• [Stated exercise] Copy out all lines where "joints" appears.

►

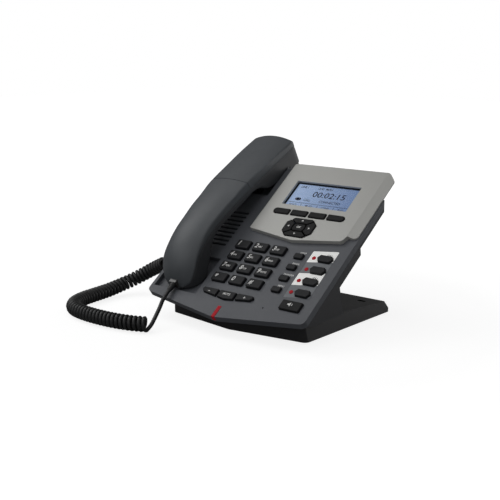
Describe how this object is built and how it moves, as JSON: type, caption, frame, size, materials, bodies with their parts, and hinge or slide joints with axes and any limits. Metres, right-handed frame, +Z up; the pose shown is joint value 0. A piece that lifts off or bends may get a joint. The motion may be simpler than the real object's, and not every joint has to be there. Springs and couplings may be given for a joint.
{
  "type": "desk ip phone",
  "caption": "Desk network telephone with a sloping dial pad, display in a silver bezel, corded handset in a side cradle and a low stand.",
  "frame": {"origin": "on the desk, under the middle of the telephone without its cord", "axes": "+X to the user's right, +Y away from the user, +Z up from the desk"},
  "size_m": [0.2581, 0.2204, 0.1563],
  "materials": {
    "slate_plastic": "fine satin grain",
    "rear_plastic": "fine grain",
    "stand_plastic": "fine grain",
    "handset_plastic": "fine satin grain",
    "silver_plastic": "satin metallic paint",
    "key_plastic": "soft touch",
    "dark_key_plastic": "soft touch",
    "clear_lens": "clear hard coat",
    "display_cell": "lit display",
    "circuit_board": "solder mask",
    "keypad_rubber": "moulded silicone",
    "card": "printed card",
    "red_lens": "tinted lens",
    "black_metal": "black frame",
    "part_metal": "bare can",
    "socket_plastic": "moulded socket",
    "screw_steel": "zinc plated",
    "weight_steel": "zinc plated",
    "plug_plastic": "clear smoke plug",
    "foot_rubber": "moulded foot",
    "cord_jacket": "extruded jacket"
  },
  "bodies": {
    "base": {"stand_base": "stand_plastic", "stand_feet": "foot_rubber", "rear_case": "rear_plastic", "top_case": "slate_plastic", "display_bezel": "silver_plastic", "display_lens": "clear_lens", "lcd_module": "display_cell", "main_board": "circuit_board", "key_mat": "keypad_rubber", "label_card": "card", "line_lamps": "red_lens", "message_lamp": "red_lens", "loudspeaker": "black_metal", "base_microphone": "part_metal", "rear_sockets": "socket_plastic", "handset_jack": "socket_plastic", "case_screws": "screw_steel", "base_plug": "plug_plastic", "cord_tails": "cord_jacket", "curly_cord": "cord_jacket"},
    "handset": {"handset_front_cover": "handset_plastic", "handset_back_cover": "handset_plastic", "earpiece_receiver": "part_metal", "handset_microphone": "part_metal", "handset_weight": "weight_steel", "handset_plug": "plug_plastic"},
    "hook": {"hook_switch": "rear_plastic"},
    "key_star": {"key_star": "key_plastic"},
    "key_0": {"key_0": "key_plastic"},
    "key_hash": {"key_hash": "key_plastic"},
    "key_7": {"key_7": "key_plastic"},
    "key_8": {"key_8": "key_plastic"},
    "key_9": {"key_9": "key_plastic"},
    "key_4": {"key_4": "key_plastic"},
    "key_5": {"key_5": "key_plastic"},
    "key_6": {"key_6": "key_plastic"},
    "key_1": {"key_1": "key_plastic"},
    "key_2": {"key_2": "key_plastic"},
    "key_3": {"key_3": "key_plastic"},
    "volume_down_key": {"volume_down_key": "key_plastic"},
    "mute_key": {"mute_key": "key_plastic"},
    "volume_up_key": {"volume_up_key": "key_plastic"},
    "speaker_key": {"speaker_key": "key_plastic"},
    "function_key_1": {"function_key_1": "key_plastic"},
    "function_key_2": {"function_key_2": "key_plastic"},
    "function_key_3": {"function_key_3": "key_plastic"},
    "function_key_4": {"function_key_4": "key_plastic"},
    "line_key_1": {"line_key_1": "key_plastic"},
    "line_key_2": {"line_key_2": "key_plastic"},
    "line_key_3": {"line_key_3": "key_plastic"},
    "line_key_4": {"line_key_4": "key_plastic"},
    "soft_key_1": {"soft_key_1": "dark_key_plastic"},
    "soft_key_2": {"soft_key_2": "dark_key_plastic"},
    "soft_key_3": {"soft_key_3": "dark_key_plastic"},
    "soft_key_4": {"soft_key_4": "dark_key_plastic"},
    "nav_right": {"nav_right": "dark_key_plastic"},
    "nav_up": {"nav_up": "dark_key_plastic"},
    "nav_left": {"nav_left": "dark_key_plastic"},
    "nav_down": {"nav_down": "dark_key_plastic"},
    "nav_ok": {"nav_ok": "dark_key_plastic"}
  },
  "joints": [
    {"name": "handset_lift", "type": "slide", "parent": "base", "child": "handset", "axis": [0, -0.5948, 0.8039], "range_m": [0, 0.06]},
    {"name": "hook_travel", "type": "slide", "parent": "base", "child": "hook", "axis": [0, -0.5948, 0.8039], "range_m": [0, 0.0024]},
    {"name": "key_star_press", "type": "slide", "parent": "base", "child": "key_star", "axis": [0, 0.5948, -0.8039], "range_m": [0, 0.0012], "stiffness_N_per_m": 250, "springref_m": -0.0002},
    {"name": "key_0_press", "type": "slide", "parent": "base", "child": "key_0", "axis": [0, 0.5948, -0.8039], "range_m": [0, 0.0012], "stiffness_N_per_m": 250, "springref_m": -0.0002},
    {"name": "key_hash_press", "type": "slide", "parent": "base", "child": "key_hash", "axis": [0, 0.5948, -0.8039], "range_m": [0, 0.0012], "stiffness_N_per_m": 250, "springref_m": -0.0002},
    {"name": "key_7_press", "type": "slide", "parent": "base", "child": "key_7", "axis": [0, 0.5948, -0.8039], "range_m": [0, 0.0012], "stiffness_N_per_m": 250, "springref_m": -0.0002},
    {"name": "key_8_press", "type": "slide", "parent": "base", "child": "key_8", "axis": [0, 0.5948, -0.8039], "range_m": [0, 0.0012], "stiffness_N_per_m": 250, "springref_m": -0.0002},
    {"name": "key_9_press", "type": "slide", "parent": "base", "child": "key_9", "axis": [0, 0.5948, -0.8039], "range_m": [0, 0.0012], "stiffness_N_per_m": 250, "springref_m": -0.0002},
    {"name": "key_4_press", "type": "slide", "parent": "base", "child": "key_4", "axis": [0, 0.5948, -0.8039], "range_m": [0, 0.0012], "stiffness_N_per_m": 250, "springref_m": -0.0002},
    {"name": "key_5_press", "type": "slide", "parent": "base", "child": "key_5", "axis": [0, 0.5948, -0.8039], "range_m": [0, 0.0012], "stiffness_N_per_m": 250, "springref_m": -0.0002},
    {"name": "key_6_press", "type": "slide", "parent": "base", "child": "key_6", "axis": [0, 0.5948, -0.8039], "range_m": [0, 0.0012], "stiffness_N_per_m": 250, "springref_m": -0.0002},
    {"name": "key_1_press", "type": "slide", "parent": "base", "child": "key_1", "axis": [0, 0.5948, -0.8039], "range_m": [0, 0.0012], "stiffness_N_per_m": 250, "springref_m": -0.0002},
    {"name": "key_2_press", "type": "slide", "parent": "base", "child": "key_2", "axis": [0, 0.5948, -0.8039], "range_m": [0, 0.0012], "stiffness_N_per_m": 250, "springref_m": -0.0002},
    {"name": "key_3_press", "type": "slide", "parent": "base", "child": "key_3", "axis": [0, 0.5948, -0.8039], "range_m": [0, 0.0012], "stiffness_N_per_m": 250, "springref_m": -0.0002},
    {"name": "volume_down_key_press", "type": "slide", "parent": "base", "child": "volume_down_key", "axis": [0, 0.5948, -0.8039], "range_m": [0, 0.0012], "stiffness_N_per_m": 250, "springref_m": -0.0002},
    {"name": "mute_key_press", "type": "slide", "parent": "base", "child": "mute_key", "axis": [0, 0.5948, -0.8039], "range_m": [0, 0.0012], "stiffness_N_per_m": 250, "springref_m": -0.0002},
    {"name": "volume_up_key_press", "type": "slide", "parent": "base", "child": "volume_up_key", "axis": [0, 0.5948, -0.8039], "range_m": [0, 0.0012], "stiffness_N_per_m": 250, "springref_m": -0.0002},
    {"name": "speaker_key_press", "type": "slide", "parent": "base", "child": "speaker_key", "axis": [0, 0.5948, -0.8039], "range_m": [0, 0.0012], "stiffness_N_per_m": 250, "springref_m": -0.0002},
    {"name": "function_key_1_press", "type": "slide", "parent": "base", "child": "function_key_1", "axis": [0, 0.5948, -0.8039], "range_m": [0, 0.0012], "stiffness_N_per_m": 250, "springref_m": -0.0002},
    {"name": "function_key_2_press", "type": "slide", "parent": "base", "child": "function_key_2", "axis": [0, 0.5948, -0.8039], "range_m": [0, 0.0012], "stiffness_N_per_m": 250, "springref_m": -0.0002},
    {"name": "function_key_3_press", "type": "slide", "parent": "base", "child": "function_key_3", "axis": [0, 0.5948, -0.8039], "range_m": [0, 0.0012], "stiffness_N_per_m": 250, "springref_m": -0.0002},
    {"name": "function_key_4_press", "type": "slide", "parent": "base", "child": "function_key_4", "axis": [0, 0.5948, -0.8039], "range_m": [0, 0.0012], "stiffness_N_per_m": 250, "springref_m": -0.0002},
    {"name": "line_key_1_press", "type": "slide", "parent": "base", "child": "line_key_1", "axis": [0, 0.5948, -0.8039], "range_m": [0, 0.0012], "stiffness_N_per_m": 250, "springref_m": -0.0002},
    {"name": "line_key_2_press", "type": "slide", "parent": "base", "child": "line_key_2", "axis": [0, 0.5948, -0.8039], "range_m": [0, 0.0012], "stiffness_N_per_m": 250, "springref_m": -0.0002},
    {"name": "line_key_3_press", "type": "slide", "parent": "base", "child": "line_key_3", "axis": [0, 0.5948, -0.8039], "range_m": [0, 0.0012], "stiffness_N_per_m": 250, "springref_m": -0.0002},
    {"name": "line_key_4_press", "type": "slide", "parent": "base", "child": "line_key_4", "axis": [0, 0.5948, -0.8039], "range_m": [0, 0.0012], "stiffness_N_per_m": 250, "springref_m": -0.0002},
    {"name": "soft_key_1_press", "type": "slide", "parent": "base", "child": "soft_key_1", "axis": [0, 0.5948, -0.8039], "range_m": [0, 0.0012], "stiffness_N_per_m": 250, "springref_m": -0.0002},
    {"name": "soft_key_2_press", "type": "slide", "parent": "base", "child": "soft_key_2", "axis": [0, 0.5948, -0.8039], "range_m": [0, 0.0012], "stiffness_N_per_m": 250, "springref_m": -0.0002},
    {"name": "soft_key_3_press", "type": "slide", "parent": "base", "child": "soft_key_3", "axis": [0, 0.5948, -0.8039], "range_m": [0, 0.0012], "stiffness_N_per_m": 250, "springref_m": -0.0002},
    {"name": "soft_key_4_press", "type": "slide", "parent": "base", "child": "soft_key_4", "axis": [0, 0.5948, -0.8039], "range_m": [0, 0.0012], "stiffness_N_per_m": 250, "springref_m": -0.0002},
    {"name": "nav_right_press", "type": "slide", "parent": "base", "child": "nav_right", "axis": [0, 0.5948, -0.8039], "range_m": [0, 0.0012], "stiffness_N_per_m": 250, "springref_m": -0.0002},
    {"name": "nav_up_press", "type": "slide", "parent": "base", "child": "nav_up", "axis": [0, 0.5948, -0.8039], "range_m": [0, 0.0012], "stiffness_N_per_m": 250, "springref_m": -0.0002},
    {"name": "nav_left_press", "type": "slide", "parent": "base", "child": "nav_left", "axis": [0, 0.5948, -0.8039], "range_m": [0, 0.0012], "stiffness_N_per_m": 250, "springref_m": -0.0002},
    {"name": "nav_down_press", "type": "slide", "parent": "base", "child": "nav_down", "axis": [0, 0.5948, -0.8039], "range_m": [0, 0.0012], "stiffness_N_per_m": 250, "springref_m": -0.0002},
    {"name": "nav_ok_press", "type": "slide", "parent": "base", "child": "nav_ok", "axis": [0, 0.5948, -0.8039], "range_m": [0, 0.0012], "stiffness_N_per_m": 250, "springref_m": -0.0002}
  ],
  "couplings": [
    {"joint": "hook_travel", "follows": "handset_lift", "ratio": 0.04}
  ]
}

◄

• [Answer to the task]
Describe how this object is built and how it moves, as JSON: type, caption, frame, size, materials, bodies with their parts, and hinge or slide joints with axes and any limits. Metres, right-handed frame, +Z up; the pose shown is joint value 0. A piece that lifts off or bends may get a joint. The motion may be simpler than the real object's, and not every joint has to be there. Springs and couplings may be given for a joint.
  "joints": [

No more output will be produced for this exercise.